The refinement pipeline cycles between forward simulation (with current parameter/geometry estimates) and backward gradient computation, propagating loss sensitivities through the differentiable stages and updating the refined variables via Adam, L-BFGS, or problem-specific solvers.
4. Classes of Applications and Empirical Validation
Differentiable contact refinement has been empirically validated across a diverse array of settings:
- Tactile simulation: System identification against dense tactile marker trajectories and real force data narrows the sim-to-real gap, yielding improved accuracy and convergence speed over CMA-ES, RNN, or black-box baselines for complex manipulation tasks (e.g., grasp, cable straightening) (Si et al., 2024).
- Articulated rigid-body dynamics and robotic control: Parameter identification (friction, restitution, mass), trajectory optimization, and policy learning directly through analytically-differentiable physics engines have achieved substantial speedups (up to 87x over finite differences) and enabled practical inner-loop learning for contact-rich behaviors (Werling et al., 2021, Cleac'h et al., 2022).
- 3D perception pipelines: Contact-refinement modules in transformers or joint-diffusion fields have produced state-of-the-art accuracy for 3D human-object reconstruction and hand-object interaction; explicit contact reasoning prevents learning of spurious geometric correlations, and yields strong improvements in F1 contact metrics and sim displacement (Nam et al., 2024, Morales et al., 2024).
- Grasp synthesis and manipulation: Sampling-free, fully-gradient-based hand-object grasp optimization yields higher contact density, increased stability metrics, reduced interpenetration, and robustness to local minima compared to analytic or sampling-based approaches (Turpin et al., 2022).

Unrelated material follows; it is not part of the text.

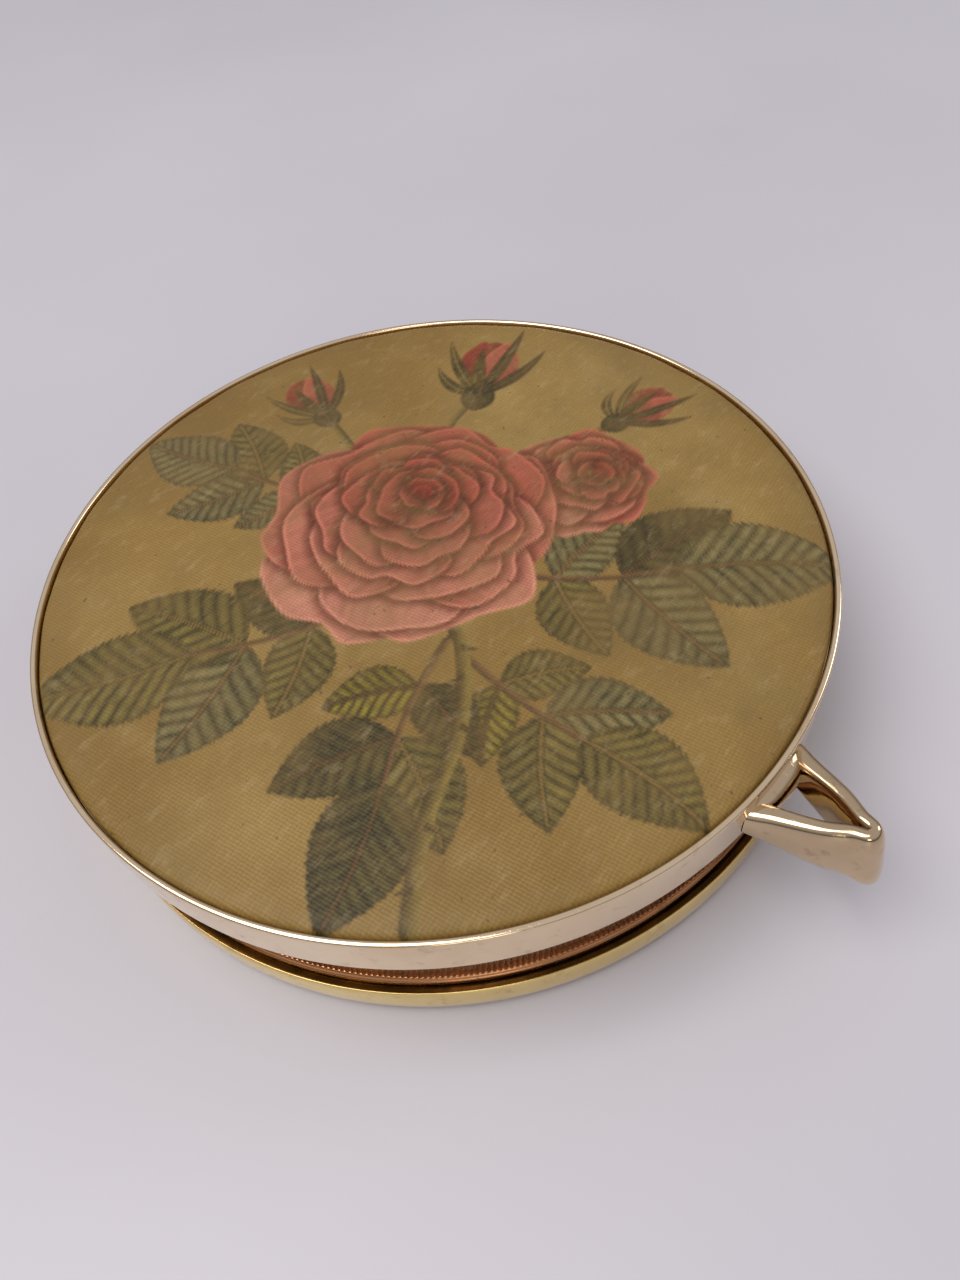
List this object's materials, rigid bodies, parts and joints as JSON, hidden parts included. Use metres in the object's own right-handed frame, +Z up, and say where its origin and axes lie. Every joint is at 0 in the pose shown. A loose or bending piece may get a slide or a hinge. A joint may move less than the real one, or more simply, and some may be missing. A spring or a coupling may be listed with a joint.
{
  "type": "powder compact",
  "caption": "Round hinged powder compact with a fabric-covered lid, gold rims, recessed waist, triangular thumb loop, mirror, puff and sifter.",
  "frame": {"origin": "centre of the flat underside, which rests on the table", "axes": "+Z up through the lid; +Y towards the hinge, so the thumb loop points to -Y; +X to the right"},
  "size_m": [0.072, 0.0821, 0.0165],
  "materials": {
    "gold": "polished gold plate over brass",
    "satin_gold": "satin gold plate over brass",
    "inner_gold": "lightly brushed gold plate",
    "steel": "drawn steel wire",
    "spring_bronze": "rolled phosphor bronze",
    "printed_fabric": "antique gold satin weave with a printed rose spray",
    "padding": "pressed felt",
    "card": "grey board",
    "mirror": "silvered glass",
    "powder": "matt face powder, skin beige",
    "gauze": "fine silk gauze",
    "velour": "soft velour",
    "satin": "satin back and ribbon"
  },
  "bodies": {
    "base": {"base_cup": "satin_gold", "waist_band": "gold", "inner_pan": "inner_gold", "powder_well": "inner_gold", "powder_fill": "powder", "sifter_frame": "inner_gold", "sifter_mesh": "gauze", "mesh_ring": "inner_gold", "base_hinge": "gold", "hinge_pin": "steel"},
    "lid": {"lid_rim": "gold", "panel_disc": "card", "panel_padding": "padding", "fabric_panel": "printed_fabric", "mirror_card": "card", "mirror": "mirror", "mirror_bezel": "inner_gold", "lid_hinge": "gold", "catch_tongue": "inner_gold", "thumb_loop": "gold"},
    "puff": {"puff_pad": "velour", "puff_back": "satin", "puff_ribbon": "satin"},
    "catch": {"catch_spring": "spring_bronze"}
  },
  "joints": [
    {"name": "lid_hinge_joint", "type": "hinge", "parent": "base", "child": "lid", "pos_m": [0, 0.03565, 0.011], "axis": [-1, 0, 0], "range_deg": [0, 115]},
    {"name": "puff_lift", "type": "slide", "parent": "base", "child": "puff", "axis": [0, 0, 1], "range_m": [0, 0.005]},
    {"name": "catch_flex", "type": "slide", "parent": "base", "child": "catch", "axis": [0, 1, 0], "range_m": [0, 0.0002], "stiffness_N_per_m": 600}
  ],
  "couplings": [
    {"joint": "puff_lift", "follows": "lid_hinge_joint", "m_per_rad": 0.00249}
  ]
}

- Soft-body manipulation: Multi-stage shape matching and contact switching via differentiable OT priority discovery escape local minima, outperforming both vanilla differentiable physics and RL baselines (Li et al., 2022).
- Deformable object and material identification: Differentiable finite element solvers with contact and friction support shape, pose, and material estimation, including real-world friction and initial condition recovery; forward and adjoint solve times demonstrate only a modest overhead for backpropagation (Huang et al., 2022).

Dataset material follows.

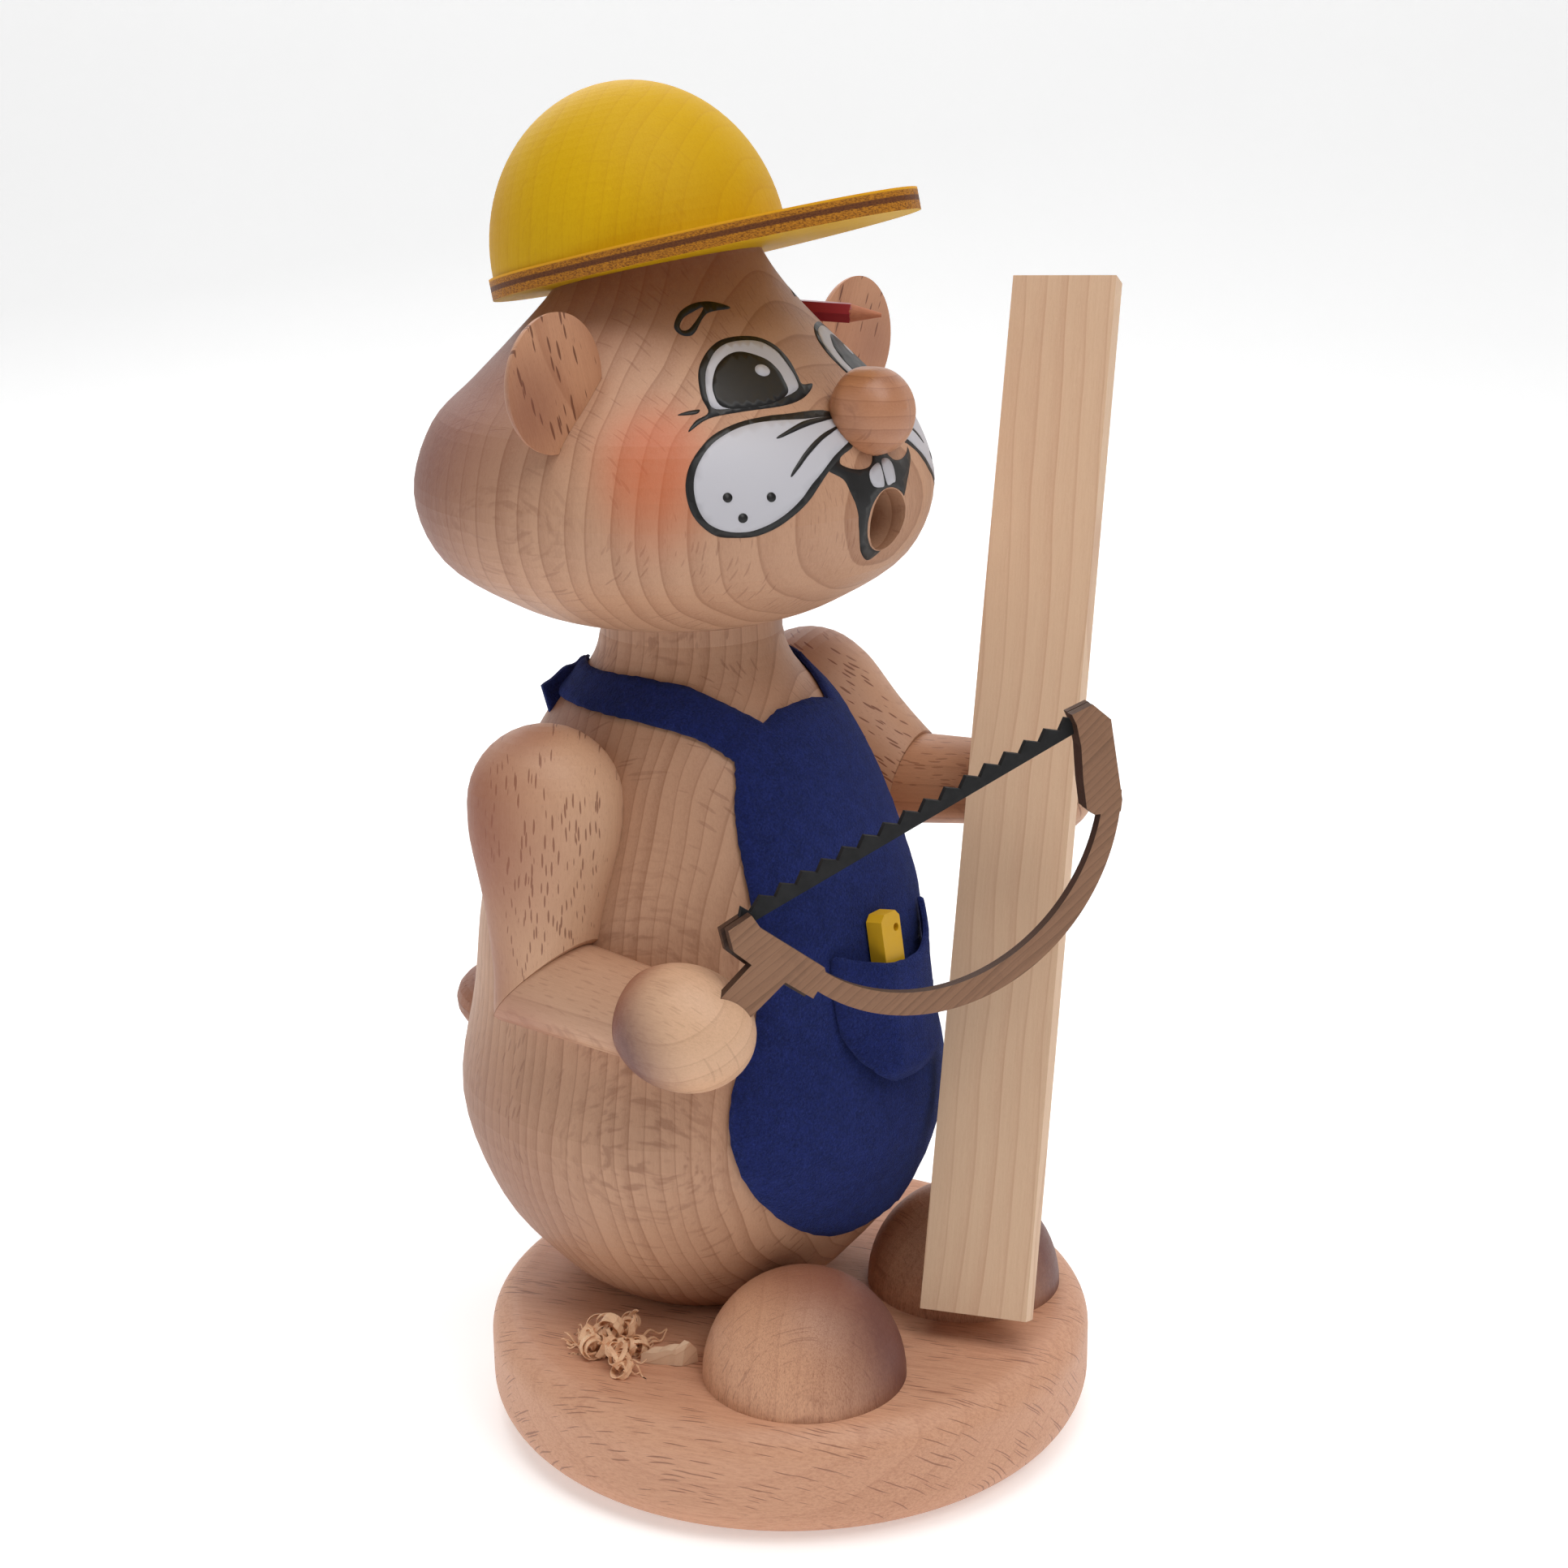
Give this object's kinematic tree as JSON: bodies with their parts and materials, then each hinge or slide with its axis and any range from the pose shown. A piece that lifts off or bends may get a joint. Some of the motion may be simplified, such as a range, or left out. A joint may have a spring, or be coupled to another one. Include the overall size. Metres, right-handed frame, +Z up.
{
  "type": "turned wooden incense smoker figure",
  "caption": "Turned-wood beaver carpenter incense smoker with yellow cap, bow saw, board and blue felt apron; the hollow figure lifts off its base to load a cone.",
  "frame": {"origin": "centre of the base plate's underside, on the surface it stands on", "axes": "+Z up; the figure faces -Y, with its saw arm on the -X side and its board arm on the +X side"},
  "size_m": [0.1298, 0.1325, 0.2384],
  "materials": {
    "beech": "clear matt lacquer, airbrushed brown at the edges",
    "beech_red": "clear matt lacquer, reddish",
    "tail_brown": "brown stain",
    "hat_yellow": "yellow stain, satin lacquer",
    "walnut": "bare, laser cut",
    "blade_black": "matt black stain",
    "softwood": "bare, planed",
    "shaving": "bare, curled",
    "pencil_red": "gloss lacquer over wood",
    "pencil_lead": "waxy",
    "felt": "wool felt",
    "rule_yellow": "satin lacquer over wood",
    "steel": "pressed sheet, bare"
  },
  "bodies": {
    "base": {"base_plate": "beech_red", "seat_disc": "beech", "right_foot": "beech_red", "left_foot": "beech_red", "foot_dowels": "beech", "wood_shavings": "shaving", "wood_chip": "shaving"},
    "figure": {"body": "beech", "tail": "tail_brown", "head": "beech", "nose": "beech_red", "right_ear": "beech_red", "left_ear": "beech_red", "hat_brim": "hat_yellow", "hat_crown": "hat_yellow", "hat_dowel": "beech", "pencil_casing": "pencil_red", "pencil_lead": "pencil_lead", "shoulder_dowels": "beech", "right_upper_arm": "beech", "right_forearm": "beech", "right_hand": "beech", "left_upper_arm": "beech", "left_forearm": "beech", "left_hand": "beech", "saw_frame": "walnut", "saw_blade": "blade_black", "saw_back_blocks": "walnut", "board": "softwood", "apron": "felt", "neck_strap": "felt", "pocket": "felt"},
    "dish": {"incense_dish": "steel"},
    "rule": {"folding_rule": "rule_yellow"}
  },
  "joints": [
    {"name": "figure_lift", "type": "slide", "parent": "base", "child": "figure", "axis": [0, 0, 1], "range_m": [0, 0.06]},
    {"name": "dish_lift", "type": "slide", "parent": "base", "child": "dish", "axis": [0, 0, 1], "range_m": [0, 0.02]},
    {"name": "rule_slide", "type": "slide", "parent": "figure", "child": "rule", "axis": [0, 0.1495, 0.9888], "range_m": [0, 0.02]}
  ]
}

5. Challenges, Limitations, and Best Practices
Despite the success of differentiable contact refinement approaches, several recurring challenges are evident:
- Smoothing and regularization tradeoff: Choosing kernel widths, barrier sharpness, and penalty weights is critical for stable convergence; overly stiff barriers can introduce numerical ill-conditioning, while over-smoothing can lead to spurious contacts or loss of physical fidelity (Ye et al., 25 Sep 2025).
- Contact switching and saddle points: Complementarity or non-smooth geometric transitions may cause vanishing or erratic gradients; complementarity-aware backprop or outer loop heuristics are employed to escape these pitfalls (Werling et al., 2021, Cleac'h et al., 2022).
- Scalability: High-dimensional systems (large meshes, many DOFs) require algorithmic strategies (e.g., bounding-sphere hierarchies, analytic Jacobians, Newton-step caching) to avoid quadratic scaling in contact evaluation (Ye et al., 25 Sep 2025, Si et al., 2024).
- Generalizability: Many foundational methods target convex objects; non-convex or topologically-complex bodies require additional convex decomposition or combinatorial logic, potentially affecting differentiability (Lee et al., 2023, Mathew et al., 3 Feb 2026).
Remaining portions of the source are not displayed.